Let’s say out of 40 companies, all obligated to be there, that 32 of them aren’t sponsors. Out of 32 companies, you should be able to sell 25 tables assuming many take a full table, some take half tables and a few people just buy tables even though they aren’t nominated.
If your sponsorship hasn’t gone as well as planned, you can always add extra categories that are ‘sponsored’ by your own publication/s, because remember it’s a guarantee of more table sales.
So, if we run the numbers on 25 tables at a middle point of $4,000, then we’ve just made another $100,000.
After the awards
I have to admit, it’s now been many years since I’ve been involved in maritime awards schemes (and never will be again), so I don’t know if this still happens. However, it used to be standard practice to put together a winners’ programme or special report in a publication to ‘celebrate’ the winners.
If you’d be so kind, please celebrate your victory by placing an advertisement in/against this special commemoration of excellence in maritime. Out of 10 categories, you’ll probably pick up five or six ads pretty easily and net yourself another $20,000 to $30,000.
Even if you don’t do a special publication, you’re obviously banking on your ads salesperson to move in and use the goodwill for obvious purposes.
Let’s tally this up then
So we’ve made $150,000 in sponsorship, a further $100,000 in table sales and let’s say conservatively an extra $20,000 in advertising as a result of the awards. We’ve just made more than a quarter of a million dollars in revenue for a three or four hour dinner.
We also put together a scenario of 10 sponsors and 25 tables sold, so 350 people in the room. Maritime awards events can be anywhere from 300 people to 700 people in the room generally, so you can do the maths on the results of a more successful event yourself.
Again, it has been a long while but I’m wiling to say that the event would cost no more than $100,000 to put on. That includes the venue, the host and entertainment, marketing material, and the excessive travel expenses of all those internally associated with the event.
How many can we do?
Based on the above, we’ve just banked $170,000 profit from one event. Great business, let’s do more of them!

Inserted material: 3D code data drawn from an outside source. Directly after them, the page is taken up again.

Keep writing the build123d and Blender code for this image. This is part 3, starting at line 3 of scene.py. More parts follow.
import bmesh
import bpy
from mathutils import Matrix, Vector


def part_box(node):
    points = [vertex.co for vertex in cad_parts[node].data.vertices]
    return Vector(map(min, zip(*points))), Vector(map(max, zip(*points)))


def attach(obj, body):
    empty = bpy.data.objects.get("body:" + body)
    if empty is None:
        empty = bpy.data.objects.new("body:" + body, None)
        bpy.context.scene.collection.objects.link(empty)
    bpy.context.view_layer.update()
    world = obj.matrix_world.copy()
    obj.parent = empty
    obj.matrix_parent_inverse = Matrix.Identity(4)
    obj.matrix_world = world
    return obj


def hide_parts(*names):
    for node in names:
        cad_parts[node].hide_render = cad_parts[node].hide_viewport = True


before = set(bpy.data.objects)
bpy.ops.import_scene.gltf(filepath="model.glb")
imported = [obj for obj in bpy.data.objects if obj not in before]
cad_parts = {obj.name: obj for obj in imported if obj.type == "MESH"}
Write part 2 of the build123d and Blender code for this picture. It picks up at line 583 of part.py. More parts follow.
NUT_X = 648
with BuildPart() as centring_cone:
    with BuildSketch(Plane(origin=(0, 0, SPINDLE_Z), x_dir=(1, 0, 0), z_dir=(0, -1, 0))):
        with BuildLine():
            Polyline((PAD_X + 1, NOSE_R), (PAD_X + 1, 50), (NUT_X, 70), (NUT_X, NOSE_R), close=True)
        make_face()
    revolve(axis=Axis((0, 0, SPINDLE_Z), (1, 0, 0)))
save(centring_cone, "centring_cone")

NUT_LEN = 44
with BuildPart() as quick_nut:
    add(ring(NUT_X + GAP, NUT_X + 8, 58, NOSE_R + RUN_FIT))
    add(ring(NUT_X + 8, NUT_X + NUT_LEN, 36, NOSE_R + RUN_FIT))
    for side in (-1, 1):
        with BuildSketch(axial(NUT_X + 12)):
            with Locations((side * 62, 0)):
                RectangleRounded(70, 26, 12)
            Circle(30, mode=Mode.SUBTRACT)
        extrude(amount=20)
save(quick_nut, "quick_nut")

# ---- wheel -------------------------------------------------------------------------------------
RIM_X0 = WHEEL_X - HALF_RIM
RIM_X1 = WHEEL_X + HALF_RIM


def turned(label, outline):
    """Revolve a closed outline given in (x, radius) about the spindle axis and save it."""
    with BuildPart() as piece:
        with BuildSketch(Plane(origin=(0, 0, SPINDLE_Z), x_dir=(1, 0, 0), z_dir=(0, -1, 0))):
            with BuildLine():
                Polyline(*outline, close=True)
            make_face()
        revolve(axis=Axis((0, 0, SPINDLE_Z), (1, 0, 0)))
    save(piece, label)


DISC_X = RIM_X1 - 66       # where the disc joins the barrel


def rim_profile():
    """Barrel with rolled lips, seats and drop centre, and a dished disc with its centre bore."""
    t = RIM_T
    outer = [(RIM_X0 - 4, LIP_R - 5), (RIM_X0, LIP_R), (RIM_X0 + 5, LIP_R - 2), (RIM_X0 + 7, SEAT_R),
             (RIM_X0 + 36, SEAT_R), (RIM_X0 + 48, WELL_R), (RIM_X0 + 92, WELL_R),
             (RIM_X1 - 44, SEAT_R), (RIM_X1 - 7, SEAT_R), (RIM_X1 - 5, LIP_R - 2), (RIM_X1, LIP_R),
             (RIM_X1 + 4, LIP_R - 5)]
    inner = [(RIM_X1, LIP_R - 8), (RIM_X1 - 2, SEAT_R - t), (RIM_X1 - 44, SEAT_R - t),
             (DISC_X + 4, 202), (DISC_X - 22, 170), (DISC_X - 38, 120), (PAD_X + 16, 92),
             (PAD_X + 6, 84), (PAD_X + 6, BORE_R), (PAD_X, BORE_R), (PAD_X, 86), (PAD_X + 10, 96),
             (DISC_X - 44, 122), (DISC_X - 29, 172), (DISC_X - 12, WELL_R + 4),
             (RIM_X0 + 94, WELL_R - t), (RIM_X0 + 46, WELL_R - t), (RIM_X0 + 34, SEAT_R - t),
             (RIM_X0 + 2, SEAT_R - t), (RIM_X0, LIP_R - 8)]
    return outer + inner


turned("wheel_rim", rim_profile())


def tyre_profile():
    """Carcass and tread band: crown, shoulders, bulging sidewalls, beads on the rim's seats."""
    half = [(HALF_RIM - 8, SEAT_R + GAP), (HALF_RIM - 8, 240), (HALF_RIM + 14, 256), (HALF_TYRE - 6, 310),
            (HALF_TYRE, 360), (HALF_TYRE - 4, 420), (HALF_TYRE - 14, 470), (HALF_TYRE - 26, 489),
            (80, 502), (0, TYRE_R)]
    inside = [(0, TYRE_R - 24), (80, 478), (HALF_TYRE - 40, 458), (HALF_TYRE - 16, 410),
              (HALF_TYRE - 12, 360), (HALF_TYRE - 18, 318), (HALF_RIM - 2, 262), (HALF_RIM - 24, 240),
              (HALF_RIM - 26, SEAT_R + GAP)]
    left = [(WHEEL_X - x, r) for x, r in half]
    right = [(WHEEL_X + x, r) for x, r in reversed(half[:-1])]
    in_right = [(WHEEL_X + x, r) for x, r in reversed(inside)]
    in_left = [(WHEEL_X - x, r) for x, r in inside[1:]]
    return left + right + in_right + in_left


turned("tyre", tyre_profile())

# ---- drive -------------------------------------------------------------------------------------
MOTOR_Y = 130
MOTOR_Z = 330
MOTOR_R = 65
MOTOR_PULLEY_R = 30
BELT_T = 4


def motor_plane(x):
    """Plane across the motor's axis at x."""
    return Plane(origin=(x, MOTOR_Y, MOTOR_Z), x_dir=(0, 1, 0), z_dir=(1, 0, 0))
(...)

Rather predictably, all the maritime publishers that put together an awards ceremony get addicted to them. With the steady decline in print advertising across all industries combining with a depression in the shipping markets, a $170,000 windfall is not easy to come across in maritime publishing. I would safely say it is beyond many of the publications that run these events. Many don’t even book that much advertising in a year it would be safe to say.
What’s the solution? More and more awards ceremonies. One for Europe, one for Asia and one for the Middle East is a minimum. How about the US or China, Greece or India? Maybe even hone in on a particular sector such as dry bulk, tankers, safety or the environment. The possibilities are endless! Three relatively successful events should easily net half a million dollars in profit.
So what is my point?
My previous opinion piece already spells out my views on these events, but the maritime industry has yet to wake up. However, what I hope this piece provides is a better understanding of the motivation behind maritime awards ceremonies that “give back to the industry” while filling your social media timelines on an almost daily basis.